Earlier today, I confirmed through a different source that the Mariners were “close” to a deal with Jason Bay. Remember, being “close” is not the same as being “done” so let’s not pencil anyone into the lineup just yet.
But what the heck is going on? Ibanez is 40. Bay is 34. Not exactly a youth movement.
And then, there was the report by Jon Heyman of CBS earlier today that the Mariners are going hard after free agent center fielder Michael Bourn. While I have not directly confirmed that via a source, I can tell you that Mariners GM Jack Zduriencik did nothing to dissuade me from thinking he was going after Bourn when I questioned him in front of other Seattle writers about whether upgrading with an established leadoff hitter had entered his thought process.
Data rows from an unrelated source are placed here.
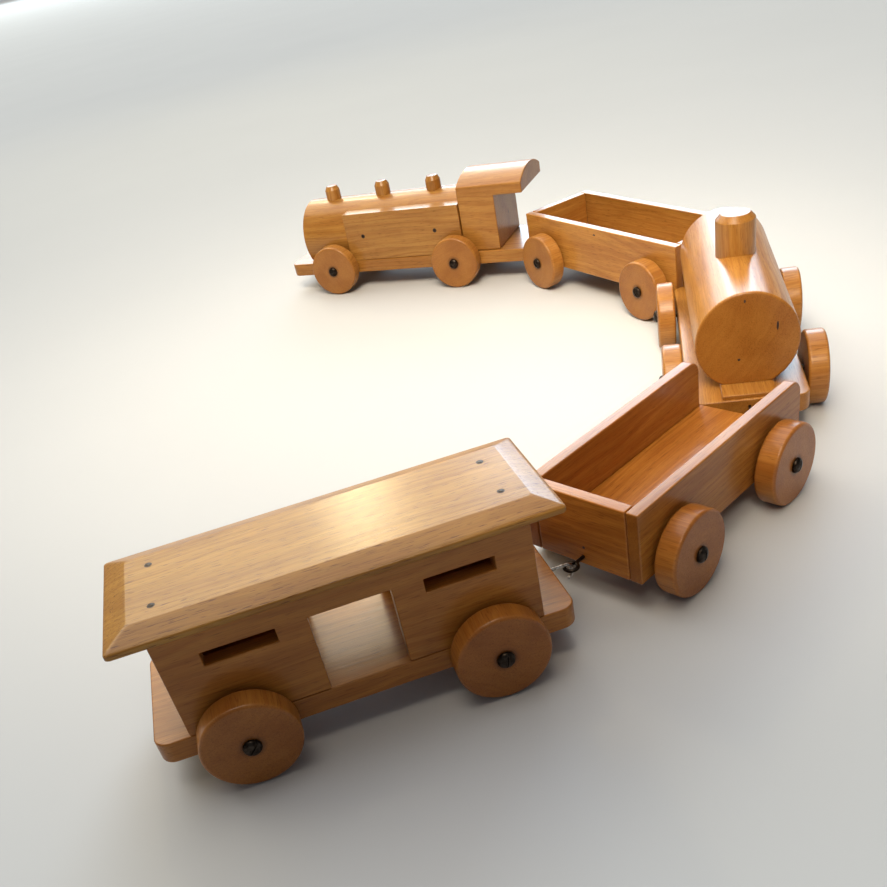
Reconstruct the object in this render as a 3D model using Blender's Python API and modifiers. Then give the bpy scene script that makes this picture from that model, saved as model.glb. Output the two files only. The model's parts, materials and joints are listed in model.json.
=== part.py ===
"""Wooden train set: a locomotive and four wagons, coupled by hooks and eyes and laid in a curve.

Metres, +Z up, standing on z = 0 with the middle of the train's bounding box over the origin.
Each vehicle is modelled in its own frame under an empty: +X is the way it faces, +Y its left side.
"""
import math

import bmesh
import bpy
from mathutils import Matrix, Vector

MM = 0.001
GAP = 0.3 * MM                      # clearance between pieces that touch
MERGE = 0.1 * MM                    # merge distance of turned shapes

# Wheels and the screws that hold them
WHEEL_DIAMETER = 50.0 * MM
WHEEL_WIDTH = 13.6 * MM
WHEEL_CHAMFER = 2.0 * MM
WHEEL_OUTER_Y = 53.6 * MM           # from a vehicle's middle to a wheel's outer face
WHEEL_STEPS = 24
SCREW_RADIUS = 2.2 * MM
SCREW_BORE = SCREW_RADIUS + 0.4 * MM
SCREW_HEAD_RADIUS = 4.7 * MM
SCREW_HEAD_HEIGHT = 2.8 * MM
AXLE_Z = WHEEL_DIAMETER / 2

# The plank that carries the locomotive, the tank wagon and the box car
PLANK_WIDTH = 76.2 * MM
PLANK_BOTTOM = 17.5 * MM
PLANK_TOP = 30.0 * MM
PLANK_CORNER = 8.0 * MM

# The open boxes of the gondola and the open wagon
BED_WIDTH = 76.6 * MM
BED_BOTTOM = 19.7 * MM
BED_FLOOR_TOP = 31.6 * MM
BED_TOP = 63.3 * MM
BED_BOARD = 7.7 * MM

# Locomotive, lengths along X from its own origin
LOCO_REAR_X = -196.0 * MM
LOCO_FRONT_X = 80.4 * MM
LOCO_AXLES_X = {"front": 21.6 * MM, "rear": -117.8 * MM}
BOILER_RADIUS = 34.7 * MM
BOILER_Z = 51.0 * MM
BOILER_FRONT_X = 58.4 * MM
CAB_FRONT_X = -125.4 * MM
CAB_BACKHEAD_X = -163.5 * MM
CAB_ROOF_REAR_X = -193.0 * MM
CAB_WIDTH = 70.2 * MM
CAB_EAVES_Z = 92.2 * MM
CAB_ROOF_Z = 101.4 * MM
CAB_OVERHANG_Z = 82.2 * MM
SIDE_TANK_FRONT_X = 4.0 * MM
SIDE_TANK_TOP = 77.6 * MM
SIDE_TANK_DEPTH = 17.0 * MM
CHIMNEY_RADIUS = 7.8 * MM
CHIMNEY_TOP = 98.6 * MM
CHIMNEYS_X = (28.2 * MM, -30.6 * MM, -88.6 * MM)

# Gondola and open wagon
GONDOLA_LENGTH = 206.0 * MM
GONDOLA_AXLE_X = 71.4 * MM
OPEN_LENGTH = 166.0 * MM
OPEN_AXLE_X = 50.7 * MM
OPEN_CORNER = 9.0 * MM              # rounding of its side boards at the open end

# Tank wagon
TANKER_REAR_X = -108.4 * MM
TANKER_FRONT_X = 104.5 * MM
TANKER_AXLE_X = 59.4 * MM
BARREL_RADIUS = 33.0 * MM
BARREL_LENGTH = 179.0 * MM
BARREL_Z = 61.2 * MM
SADDLE_WIDTH = 34.0 * MM
SADDLE_TOP = 32.7 * MM
DOME_RADIUS = 13.4 * MM
DOME_TOP = 119.6 * MM
DOME_X = -10.0 * MM

# Box car
BOX_CAR_LENGTH = 219.0 * MM
BOX_CAR_AXLE_X = 64.3 * MM
BODY_LENGTH = 183.4 * MM
BODY_WIDTH = 76.2 * MM
BODY_TOP = 87.2 * MM
BODY_BOARD = 9.2 * MM
DOOR_HALF_WIDTH = 20.4 * MM
DOOR_TOP = 75.0 * MM
SLOT_INNER_X = 36.2 * MM
SLOT_OUTER_X = 71.6 * MM
SLOT_BOTTOM = 67.2 * MM
ROOF_LENGTH = 219.6 * MM
ROOF_WIDTH = 80.8 * MM
ROOF_THICKNESS = 7.6 * MM
ROOF_LIP = 3.2 * MM                 # upright edge under the roof's bevel
ROOF_BEVEL = 12.2 * MM

# Couplings: an eye screw behind each leading vehicle and a hook before each following one
WIRE_RADIUS = 1.1 * MM
WIRE_BORE = WIRE_RADIUS + 0.4 * MM
EYE_RING_RADIUS = 3.7 * MM
EYE_Z = 25.0 * MM
HOOK_BEND = 2.6 * MM
HOOK_Z = EYE_Z + 2 * WIRE_RADIUS + 0.5 * MM
SHANK_IN_WOOD = 12.0 * MM
EYE_REACH = {"loco": 13.0 * MM, "gondola": 11.0 * MM, "tanker": 11.0 * MM, "open": 11.0 * MM}
HOOK_REACH = {"gondola": 12.0 * MM, "tanker": 16.0 * MM, "open": 12.0 * MM, "box_car": 12.0 * MM}

# The curve that the train stands in
LOCO_HEADING = math.radians(152.4)
YAW = {"gondola": math.radians(-37.6), "tanker": math.radians(-40.8),
       "open": math.radians(-35.8), "box_car": math.radians(-29.2)}

FRONT_X = {"gondola": GONDOLA_LENGTH / 2, "tanker": TANKER_FRONT_X, "open": OPEN_LENGTH / 2,
           "box_car": BOX_CAR_LENGTH / 2}
REAR_X = {"loco": LOCO_REAR_X, "gondola": -GONDOLA_LENGTH / 2, "tanker": TANKER_REAR_X,
          "open": -OPEN_LENGTH / 2}


# ---------------------------------------------------------------- scene, materials and helpers

def new_collection(name):
    collection = bpy.data.collections.new(name)
    bpy.context.scene.collection.children.link(collection)
    return collection


def finish(name, colour, roughness, metallic=0.0):
    material = bpy.data.materials.new(name)
    material.use_nodes = True
    shader = material.node_tree.nodes["Principled BSDF"]
    shader.inputs["Base Color"].default_value = (*colour, 1.0)
    shader.inputs["Roughness"].default_value = roughness
    shader.inputs["Metallic"].default_value = metallic
    return material


def add_object(name, mesh, parent, location=(0, 0, 0), material=None, collection=None):
    obj = bpy.data.objects.new(name, mesh)
    (collection or PARTS).objects.link(obj)
    obj.parent = parent
    obj.location = location
    if material is not None and not mesh.materials:
        mesh.materials.append(material)
    return obj


def mesh_of(name, bm):
    mesh = bpy.data.meshes.new(name)
    bm.to_mesh(mesh)
    bm.free()
    return mesh


def box_mesh(name, size, corner=0.0):
    """A box about its own centre, its upright edges rounded to the radius `corner`."""
    bm = bmesh.new()
    bmesh.ops.create_cube(bm, size=1.0, matrix=Matrix.Diagonal((*size, 1.0)))
    if corner:
        upright = [e for e in bm.edges
                   if abs(e.verts[0].co.z - e.verts[1].co.z) > size[2] / 2]
        bmesh.ops.bevel(bm, geom=upright, offset=corner, segments=4, profile=0.5, affect="EDGES")
    return mesh_of(name, bm)


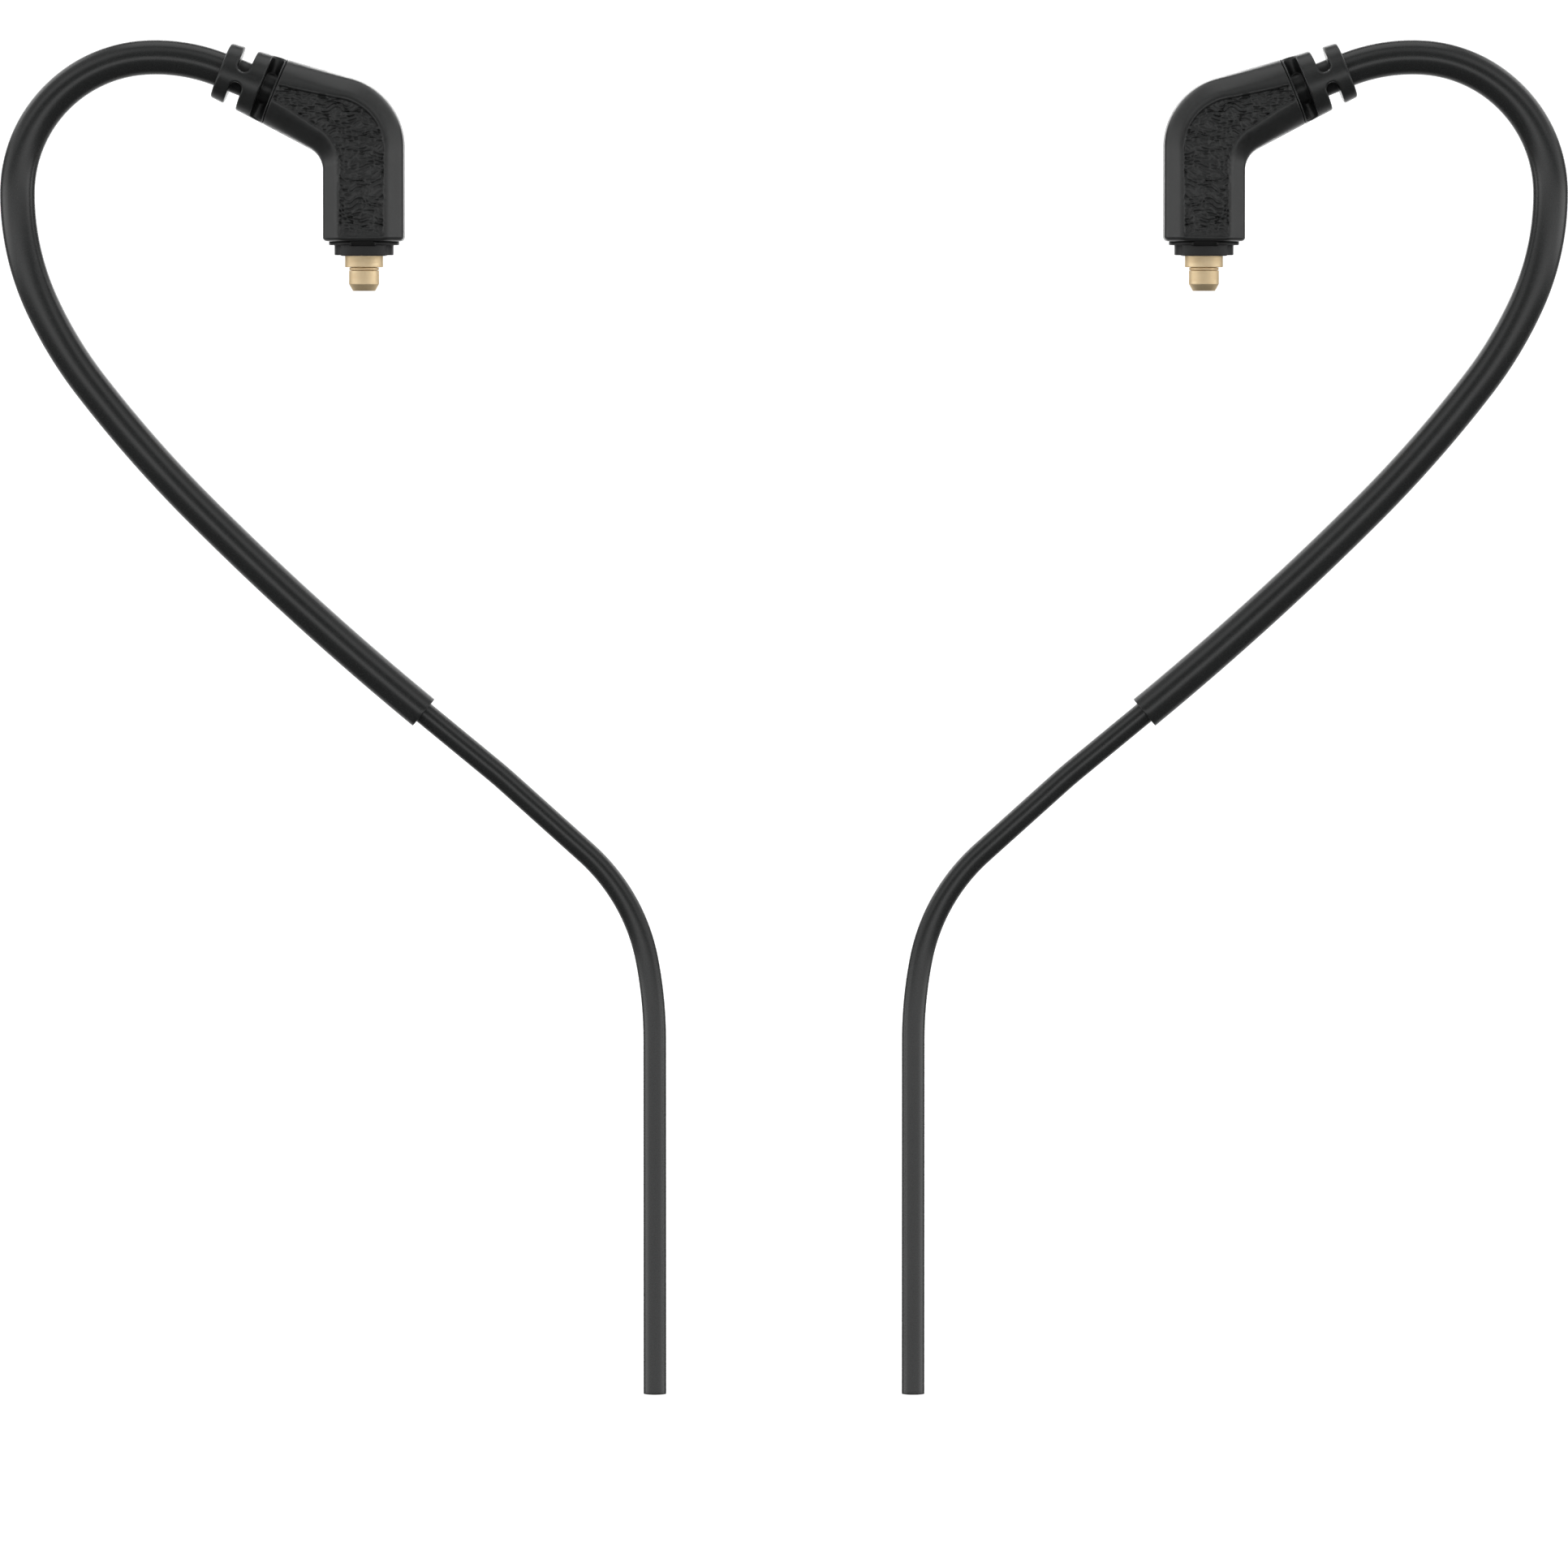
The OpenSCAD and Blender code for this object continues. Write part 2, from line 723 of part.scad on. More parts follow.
module plug_collar() {
  color(collar_colour) at_plug() difference() {
    union() {
      translate([0, 0, -plate_t]) cylinder(r = plate_r, h = plate_t);
      translate([-tab_w / 2, -tab_reach, -plate_t]) cube([tab_w, 2 * tab_reach, plate_t]);
      translate([0, 0, collar_end]) cylinder(r = collar_r, h = collar_t + over);
      intersection() {
        translate([-key_w / 2, -plate_r, collar_end - key_drop])
          cube([key_w, 2 * plate_r, collar_t + key_drop + over]);
        translate([0, 0, collar_end - key_drop - over])
          cylinder(r = plate_r - key_inset, h = collar_t + key_drop + 2 * over);
      }
      translate([0, 0, -over]) cylinder(r = spigot_r, h = spigot_end + over);
    }
    translate([0, 0, collar_end - 2 * over])
      cylinder(r = barrel_tail_r + press_gap, h = spigot_end - collar_end + 4 * over);
    translate([0, 0, collar_end - 2 * over]) cylinder(r = flange_r + bond_gap, h = 2 * over);
  }
}

module inner_mould() {
  color(mould_colour) difference() {
    union() {
      at_plug() translate([0, 0, mould_start])
        cylinder(r = column_bore_r - bond_gap, h = plug_drop - mould_start);
      upright() {
        translate([elbow[0], elbow[1], 0]) sphere(r = column_bore_r + elbow_ball);
        translate([elbow[0], elbow[1], 0]) rotate([0, 0, -arm_tilt])
          translate([base_end_s + over - arm_len, 0, 0]) along_x()
            cylinder(r = arm_bore_r - bond_gap, h = arm_len - base_end_s - over);
      }
    }
    at_plug() {
      plug_wires_at(bond_gap);
      translate([0, 0, mould_start - over]) cylinder(r = pocket_r, h = pocket_end - mould_start + over);
    }
  }
}

module solder_joints() {
  color(solder_colour) at_plug() difference() {
    union() {
      translate([0, 0, pin_blob_z]) sphere(r = pin_blob_r);
      translate([0, -ground_y + blob_shift, tail_end]) sphere(r = ground_blob_r);
    }
    pin_solid();
    barrel_solid();
    cylinder(r = barrel_bore_r, h = tail_end + bond_gap);
    plug_wires_at(0);
  }
}

cable_tail_jacket();  // left_cable_tail_jacket
cable_tail_wires();  // left_cable_tail_wires
cable_tail_yarns();  // left_cable_tail_yarns
cable_jacket();  // left_cable_jacket
cable_wires();  // left_cable_wires
cable_yarns();  // left_cable_yarns
hook_tube_lower();  // left_hook_tube_lower
hook_lower_jacket();  // left_hook_lower_jacket
hook_lower_wires();  // left_hook_lower_wires
hook_lower_yarns();  // left_hook_lower_yarns
hook_tube_upper();  // left_hook_tube_upper
hook_upper_jacket();  // left_hook_upper_jacket
hook_upper_wires();  // left_hook_upper_wires
hook_upper_yarns();  // left_hook_upper_yarns
relief_tip_ring();  // left_relief_tip_ring
relief_middle_ring();  // left_relief_middle_ring
relief_base();  // left_relief_base
front_shell();  // left_front_shell
rear_shell();  // left_rear_shell
inner_mould();  // left_inner_mould
plug_collar();  // left_plug_collar
contact_barrel();  // left_contact_barrel
snap_ring();  // left_snap_ring
dielectric();  // left_dielectric
centre_pin();  // left_centre_pin
plug_wires();  // left_plug_wires
solder_joints();  // left_solder_joints
right_side() cable_tail_jacket();  // right_cable_tail_jacket
right_side() cable_tail_wires();  // right_cable_tail_wires
right_side() cable_tail_yarns();  // right_cable_tail_yarns
right_side() cable_jacket();  // right_cable_jacket
right_side() cable_wires();  // right_cable_wires
right_side() cable_yarns();  // right_cable_yarns
right_side() hook_tube_lower();  // right_hook_tube_lower
right_side() hook_lower_jacket();  // right_hook_lower_jacket
right_side() hook_lower_wires();  // right_hook_lower_wires
right_side() hook_lower_yarns();  // right_hook_lower_yarns
right_side() hook_tube_upper();  // right_hook_tube_upper
right_side() hook_upper_jacket();  // right_hook_upper_jacket
right_side() hook_upper_wires();  // right_hook_upper_wires
right_side() hook_upper_yarns();  // right_hook_upper_yarns
right_side() relief_tip_ring();  // right_relief_tip_ring
right_side() relief_middle_ring();  // right_relief_middle_ring
right_side() relief_base();  // right_relief_base
right_side() front_shell();  // right_front_shell
right_side() rear_shell();  // right_rear_shell
right_side() inner_mould();  // right_inner_mould
right_side() plug_collar();  // right_plug_collar
right_side() contact_barrel();  // right_contact_barrel
right_side() snap_ring();  // right_snap_ring
right_side() dielectric();  // right_dielectric
right_side() centre_pin();  // right_centre_pin
right_side() plug_wires();  // right_plug_wires
right_side() solder_joints();  // right_solder_joints
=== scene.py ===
"""Looks of the in-ear monitor cable arms: fine meshes and procedural materials on the frame."""

import json
import math

import bmesh
import bpy
import numpy as np
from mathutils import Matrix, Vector


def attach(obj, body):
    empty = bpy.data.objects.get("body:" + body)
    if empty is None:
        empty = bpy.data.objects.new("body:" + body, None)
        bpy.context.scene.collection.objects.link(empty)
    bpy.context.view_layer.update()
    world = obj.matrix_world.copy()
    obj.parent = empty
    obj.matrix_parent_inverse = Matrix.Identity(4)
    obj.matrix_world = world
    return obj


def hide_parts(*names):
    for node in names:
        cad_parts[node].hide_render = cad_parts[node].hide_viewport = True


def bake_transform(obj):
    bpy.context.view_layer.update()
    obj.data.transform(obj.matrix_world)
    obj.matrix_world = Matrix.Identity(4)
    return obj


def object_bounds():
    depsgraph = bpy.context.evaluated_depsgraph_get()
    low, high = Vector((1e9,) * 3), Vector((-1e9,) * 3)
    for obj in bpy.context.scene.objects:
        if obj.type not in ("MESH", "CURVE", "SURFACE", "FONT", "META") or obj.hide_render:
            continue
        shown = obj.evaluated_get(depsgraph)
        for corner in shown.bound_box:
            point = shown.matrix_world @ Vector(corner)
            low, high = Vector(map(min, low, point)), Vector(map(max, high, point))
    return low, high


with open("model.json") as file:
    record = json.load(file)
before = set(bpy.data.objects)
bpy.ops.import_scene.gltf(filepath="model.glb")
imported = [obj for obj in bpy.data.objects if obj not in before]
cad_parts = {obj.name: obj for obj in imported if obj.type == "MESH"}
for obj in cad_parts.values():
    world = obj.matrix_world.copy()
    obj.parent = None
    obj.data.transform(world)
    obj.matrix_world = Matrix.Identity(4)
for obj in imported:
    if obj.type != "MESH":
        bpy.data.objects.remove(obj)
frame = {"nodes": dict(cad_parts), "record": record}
CAD_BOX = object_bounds()
MM = 0.001
MOUNTS = {m["name"]: m for m in frame["record"]["mounts"]}
SIDES = ("left", "right")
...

Zduriencik actually smiled and wondered aloud where I could possibly be going with the questioning, which had everyone else in the room laughing as well.
Like I said, he did nothing to throw anyone off the trail.
So, is there a tie-in between Bourn and the Mariners shopping for the likes of Bay and Ibanez?
I think there just may be. In fact, if the Mariners do ink an older, lower-cost bat, it will spell the end of the team seeking two higher-priced additions. Instead, the Mariners might choose to go after one prize on the bigger end of the scale — which would explain all the increased chatter we’re hearing about Bourn, Josh Hamilton and Nick Swisher lately.
All along, it’s been assumed the Mariners might upgrade with one new player for the outfield and a second one who could play first base and DH.
But given the pricetags we’ve seen so far — in both dollars and trade return requests — for that plan to pan out, what would stop the Mariners from bringing in two outfielders, one of them premium and the other at a lesser cost? Nothing, replied Zduriencik, adding that it’s a possibility
“Sometimes, you get the multiple-position guy who can play the outfield and first base.”
And for me, that opens up a whole different avenue to explore.
The Mariners won’t sign both Bay and Ibanez. It would have to be one or the other.